Please refer to the keypoint match section in Session Analysis API to see how the keypoint matching analysis API can be accessed.
Tips on picking an image matching method
There are scenarios where one method outperforms the other and vice versa. Demonstrated below is one scenario where keypoint matching does not perform as well as template matching.
Keypoints are not as reliable in scenarios where the image of interest is small and lacks interesting features. Here although the icon is present in the frame, very few keypoints are detected from the small and simple icon, and the resulting "good" matches generated by the keypoint algorithm are inadequate. Performing a template match works much better in this example. In general, when the image of interest is small or lacking in details, it would be better to default to template matching (regular or multiscale).
In addition, image match results would be most predictable with regular template matching. If the query image appears in the session video in its exact same shape and orientation, it can definitely be found with template matching, whereas there are no guarantees with keypoint matching.

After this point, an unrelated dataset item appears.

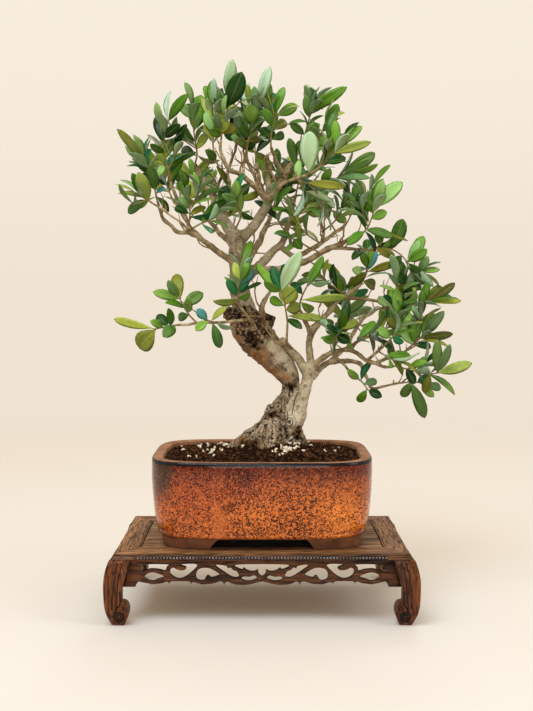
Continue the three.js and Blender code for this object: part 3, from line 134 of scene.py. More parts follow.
# Each limb: across, down, depth and radius, from where it grows to its end.
LIMBS = {
    "trunk": [(273, 464, 4, 29), (275, 450, 4, 28), (277, 437, 2, 25.5), (280, 424, 1, 22.5),
        (284.5, 412, 0, 18.5), (289, 401, 0, 14), (291, 391, 0, 10.6), (290, 381, 0, 11.2),
        (284, 369, 0, 14.5), (274, 356, 0, 18), (263, 345, -1, 19.5), (253, 334, -2, 20.5),
        (247, 323, -2, 20), (244, 313, -2, 15)],
    "leader": [(246, 322, 0, 15), (243, 308, 0, 13), (241, 296, 0, 11.5), (239, 282, 0, 10.5),
        (238, 268, 0, 10), (237.5, 254, 0, 9.8), (238, 242, 0, 9.6), (239, 232, 0, 7.5)],
    "root_left": [(273, 428, 0, 17), (260, 434, -7, 13), (248, 439, -13, 9.5), (237, 444, -18, 6.5),
        (225, 453, -22, 3.5)],
    "root_front": [(274, 430, -6, 17), (269, 441, -20, 13), (264, 450, -31, 8.5), (259, 461, -40, 4)],
    "root_right": [(291, 428, 0, 12), (297, 438, -5, 9.5), (301, 448, -8, 7), (306, 461, -11, 4)],
    "root_back": [(281, 430, 6, 13), (274, 440, 22, 10), (266, 450, 35, 7.5), (259, 461, 42, 4.5)],
    "root_back_right": [(287, 430, 5, 12), (293, 441, 18, 9), (299, 451, 28, 6.5), (305, 462, 36, 4)],
    "side_stem": [(293, 430, -9, 9), (297, 420, -11, 8.6), (300, 408, -12, 7.8), (303, 396, -12, 7.2),
        (306, 385, -11, 6.9), (309, 374, -9, 6.8), (311, 363, -8, 5.6)],
    "burl_low": [(278, 418, -7, 11), (270, 411, -11, 9), (266, 409, -12, 6)],
    "burl_left": [(240, 318, -4, 12), (231, 314, -6, 8.5), (226, 312, -7, 6.5)],
    "burl_right": [(256, 330, 2, 14), (266, 322, 3, 10.5), (270, 314, 3, 8)],
    "stub": [(262, 333, -9, 5.6), (262, 321, -17, 4.2), (262, 308, -24, 3.3), (265, 300, -25, 2.4),
        (271, 290, -26, 1.7)],
    "brown_shoot": [(256, 333, -9, 2.8), (251, 322, -24, 2.4), (244, 312, -25, 2), (239, 304, -24, 1.3)],
    "left_twig": [(257, 323, -8, 2.2), (249, 320, -22, 1.9), (236, 321, -30, 1.8), (218, 322, -31, 1.7),
        (197, 323, -31, 1.6), (178, 325, -29, 1.4)],
    "front_shoot": [(292, 349, -8, 2.2), (287, 345, -24, 1.6), (287, 334, -29, 1.4), (287.5, 322, -32, 1.3)],
    "left_low": [(235, 264, -2, 5), (224, 256, -4, 3.9), (214, 248.5, -8, 3.4), (203, 240, -12, 3.1),
        (192, 233, -16, 3), (179, 232, -20, 2.5), (171, 226, -22, 2.2), (163, 219, -24, 2.1),
        (160, 210, -25, 1.8), (157, 200, -26, 1.5)],
    "left_mid": [(191, 232, -16, 2.6), (187, 222, -14, 2.4), (181, 208, -12, 2.2), (175, 196, -11, 2),
        (170, 182, -10, 1.8)],
    "left_long": [(191, 232.5, -16, 1.8), (178, 221, -28, 1.3), (164, 211, -35, 1.2), (152, 203, -40, 1.1)],
    "left_back": [(201, 238.5, -12, 2.6), (190, 226, 6, 2.1), (180, 212, 22, 1.8), (172, 198, 36, 1.5)],
    "top_left": [(238, 240, 0, 8.5), (230, 229, -2, 7.4), (222, 218, -4, 6.2), (216, 208, -5, 5),
        (212.5, 196, -4, 4), (206, 184, -1, 3.2), (199, 172, 2, 2.8), (195, 164, 4, 2.3)],
    "top_left_fork": [(213, 197, -4, 2.4), (218, 185, -14, 2), (222, 176, -22, 1.6)],
    "centre_stem": [(222, 216, -3, 4.2), (227, 204, 2, 3.4), (229, 194, 6, 3), (229, 182, 10, 2.6),
        (228, 172, 14, 2.2), (232, 160, 20, 1.8), (236, 149, 24, 1.5)],
    "arch": [(269, 201, -2, 4.4), (262, 194, -7, 3.7), (254, 187, -12, 3.2), (246, 179, -16, 2.9),
        (238, 173, -19, 2.7), (230, 170, -22, 2.5), (224, 161, -24, 2.2), (220, 150, -25, 1.9),
        (221, 140, -26, 1.6)],
    "arch_up": [(262, 194, -7, 2.8), (256, 181, 0, 2.3), (250, 168, 4, 2), (244, 156, 6, 1.7)],
    "arch_mid": [(243, 176, -16, 2), (243, 164, -12, 1.7), (246, 152, -8, 1.4)],
    "top_right": [(240, 238, 0, 8), (248, 232, 3, 6.4), (256, 223, 5, 5.9), (262, 213, 4, 5.6),
        (267, 204, 2, 5.3), (269, 194, 2, 4), (268.5, 182, 4, 3), (268, 168, 8, 2.6), (267, 155, 11, 2.1)],
    "crown_back": [(267, 203, 6, 3.8), (262, 190, 24, 3), (258, 175, 41, 2.5), (256, 160, 46, 2)],
    "top_right_out": [(268, 203, 2, 4.4), (276, 191, 8, 3.9), (284, 177, 14, 3.5), (291, 164, 20, 3),
        (298, 151, 25, 2.4), (303, 141, 28, 1.9)],
    "top_right_in": [(284, 178, 12, 2.4), (279, 167, 2, 2.3), (274, 157, -6, 2.1), (271, 147, -12, 1.8)],
    "pale_twig": [(268, 204, -4, 2.6), (274, 193, -18, 2.1), (283, 184, -30, 1.9), (295, 179, -40, 1.6),
        (306, 175, -46, 1.3)],
    "right_rise": [(243, 284, 3, 6.4), (252, 273, 6, 5.4), (263, 262, 9, 5), (273, 252, 12, 4.6),
        (281, 244, 14, 4.1), (286, 232, 16, 3.5), (290, 219, 20, 3), (293, 206, 24, 2.5), (296, 194, 28, 2)],
    "rear_limb": [(241, 264, 5, 5.6), (249, 257, 14, 4.6), (257, 246, 26, 4.1), (263, 234, 38, 3.4),
        (269, 221, 44, 2.8), (274, 206, 49, 2.2)],
    "rear_left": [(237, 250, 6, 5), (229, 242, 24, 3.9), (219, 232, 41, 3), (209, 221, 47, 2.3),
        (202, 209, 52, 1.8)],
    "right_arm": [(254, 271, 5, 4.6), (269, 270, 0, 4.3), (285, 268, -6, 4), (302, 263, -12, 3.6),
        (316, 256, -16, 3.4), (330, 249, -19, 3.2), (341, 243, -22, 2.8), (352, 238, -26, 2.5),
        (363, 233, -30, 2.1)],
    "right_arm_low": [(333, 248, -19, 2.4), (346, 248, -16, 2.1), (359, 250, -14, 1.8)],
    "right_arm_back": [(280, 246, 14, 3.6), (292, 256, 18, 3.3), (301, 255, 20, 3.1), (311, 249, 22, 2.9),
        (323, 242, 26, 2.6), (334, 233, 32, 2.2), (345, 226, 38, 1.8)],
    "right_arm_up": [(322, 242, 25, 2.2), (323, 232, 22, 1.9), (321, 221, 18, 1.6)],
    "side_up": [(311, 365, -8, 5.4), (309.5, 352, -8, 4.6), (309.5, 342, -8, 4.3), (312, 333, -7, 4.2),
        (319, 322, 0, 4.1), (328, 312, 8, 3.9), (335, 303, 15, 3.7), (343, 298, 22, 3.3), (352, 291, 29, 2.8),
        (361, 284, 34, 2.3)],
    "side_up_left": [(311, 335, -8, 3.2), (308, 326, -14, 2.8), (303, 317, -20, 2.3), (299, 308, -24, 1.8)],
    "side_far": [(341, 299, 19, 2.8), (356, 298, 16, 2.6), (370, 300, 12, 2.4), (383, 301, 8, 2.2),
        (392, 295, 4, 1.9), (401, 288, 0, 1.6)],
    "side_mid": [(312, 368, -8, 5), (322, 358, -12, 4.2), (334, 352, -17, 3.8), (346, 350, -21, 3.4),
        (355, 352, -23, 3.2), (364, 359, -25, 3), (374, 363, -27, 2.8), (384, 367, -29, 2.3),
        (395, 366, -30, 1.9)],
    "side_mid_up": [(347, 350, -20, 2.8), (352, 336, -17, 2.5), (359, 325, -14, 2.3), (366, 317, -11, 2.1),
        (376, 310, -8, 1.9), (388, 307, -6, 1.6)],
    "side_mid_back": [(349, 340, -18, 2.2), (345, 330, 0, 2), (342, 322, 18, 1.8)],
    "side_mid_front": [(368, 360, -26, 2), (378, 351, -32, 1.7), (389, 341, -38, 1.4)],
    "side_mid_rise": [(376, 363, -26, 2.4), (386, 359, -18, 2), (399, 356, -12, 1.7), (410, 347, -8, 1.4)],
    "side_low": [(312, 378, -8, 5.4), (319, 369, -4, 4.6), (329, 362, 1, 4.1), (342, 361, 6, 3.7),
        (354, 361, 9, 3.4), (361, 364, 10, 3.1), (366, 376, 8, 2.7), (371, 388, 5, 2.4), (383, 386, 1, 2),
        (396, 384, -3, 1.8), (408, 382, -7, 1.5)],
    "side_rear": [(330, 361, 2, 3.4), (344, 350, 20, 2.9), (360, 341, 36, 2.4), (376, 334, 44, 1.9)],
    "pale_drop": [(333, 354, -17, 2.1), (341, 363, -22, 1.7), (349, 371, -25, 1.5), (357, 378, -26, 1.2)],
    "crotch_limb": [(307, 373, -5, 5.6), (298, 359.5, -6, 5.1), (289, 348, -8, 4.2), (281, 338.5, -10, 3.2)],
}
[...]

As seen with the visualization of the descriptors above, debugging cases of why keypoint matching may or may not have worked as expected is more difficult, especially if the conditions on the detailed-ness of the query image are not sufficiently satisfied. But if they are, keypoint matching is more flexible than template matching as it is capable of matching not only with changes in rotation and scale but also in background. One example where keypoint matching would outperform template matching may be finding a logo in gaming content where the query image is overlayed on a background that is animated or cycling through various scenes and different colors.